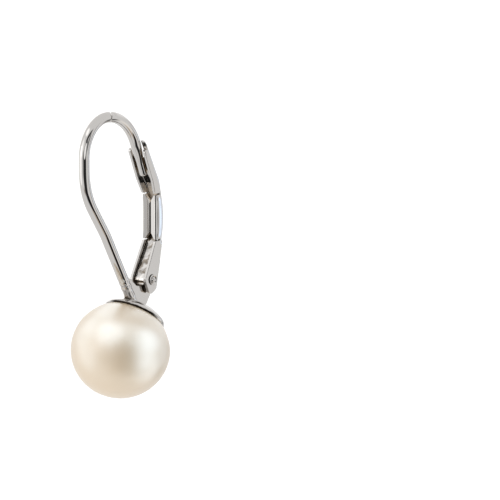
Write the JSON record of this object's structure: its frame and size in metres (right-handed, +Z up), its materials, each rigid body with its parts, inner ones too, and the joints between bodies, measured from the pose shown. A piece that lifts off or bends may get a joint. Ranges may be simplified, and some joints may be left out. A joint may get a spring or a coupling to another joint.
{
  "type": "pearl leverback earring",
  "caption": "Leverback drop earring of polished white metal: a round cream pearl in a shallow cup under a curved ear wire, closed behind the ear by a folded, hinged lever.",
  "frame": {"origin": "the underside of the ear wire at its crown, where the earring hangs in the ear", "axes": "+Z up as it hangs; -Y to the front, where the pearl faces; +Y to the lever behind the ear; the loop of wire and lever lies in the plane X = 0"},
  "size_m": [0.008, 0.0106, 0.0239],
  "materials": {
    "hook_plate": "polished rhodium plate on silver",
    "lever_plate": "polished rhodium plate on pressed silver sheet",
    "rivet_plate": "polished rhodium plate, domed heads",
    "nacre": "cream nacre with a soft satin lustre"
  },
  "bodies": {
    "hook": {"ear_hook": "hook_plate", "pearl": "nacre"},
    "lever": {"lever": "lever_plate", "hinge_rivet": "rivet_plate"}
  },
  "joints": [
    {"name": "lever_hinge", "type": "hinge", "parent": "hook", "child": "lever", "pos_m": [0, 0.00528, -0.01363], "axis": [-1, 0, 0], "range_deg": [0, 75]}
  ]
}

________________________

= Task to complete =
Repeat the data above, word for word.

= Worked answer =
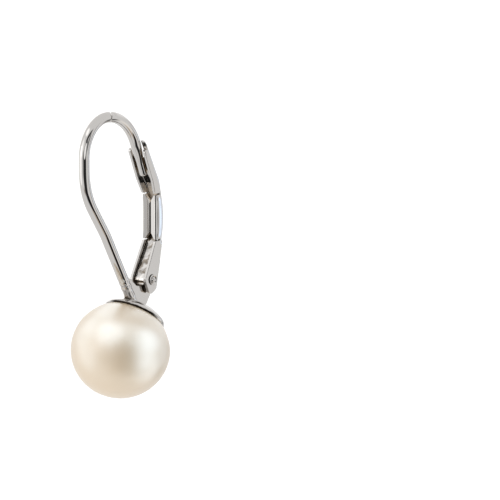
Write the JSON record of this object's structure: its frame and size in metres (right-handed, +Z up), its materials, each rigid body with its parts, inner ones too, and the joints between bodies, measured from the pose shown. A piece that lifts off or bends may get a joint. Ranges may be simplified, and some joints may be left out. A joint may get a spring or a coupling to another joint.
{
  "type": "pearl leverback earring",
  "caption": "Leverback drop earring of polished white metal: a round cream pearl in a shallow cup under a curved ear wire, closed behind the ear by a folded, hinged lever.",
  "frame": {"origin": "the underside of the ear wire at its crown, where the earring hangs in the ear", "axes": "+Z up as it hangs; -Y to the front, where the pearl faces; +Y to the lever behind the ear; the loop of wire and lever lies in the plane X = 0"},
  "size_m": [0.008, 0.0106, 0.0239],
  "materials": {
    "hook_plate": "polished rhodium plate on silver",
    "lever_plate": "polished rhodium plate on pressed silver sheet",
    "rivet_plate": "polished rhodium plate, domed heads",
    "nacre": "cream nacre with a soft satin lustre"
  },
  "bodies": {
    "hook": {"ear_hook": "hook_plate", "pearl": "nacre"},
    "lever": {"lever": "lever_plate", "hinge_rivet": "rivet_plate"}
  },
  "joints": [
    {"name": "lever_hinge", "type": "hinge", "parent": "hook", "child": "lever", "pos_m": [0, 0.00528, -0.01363], "axis": [-1, 0, 0], "range_deg": [0, 75]}
  ]
}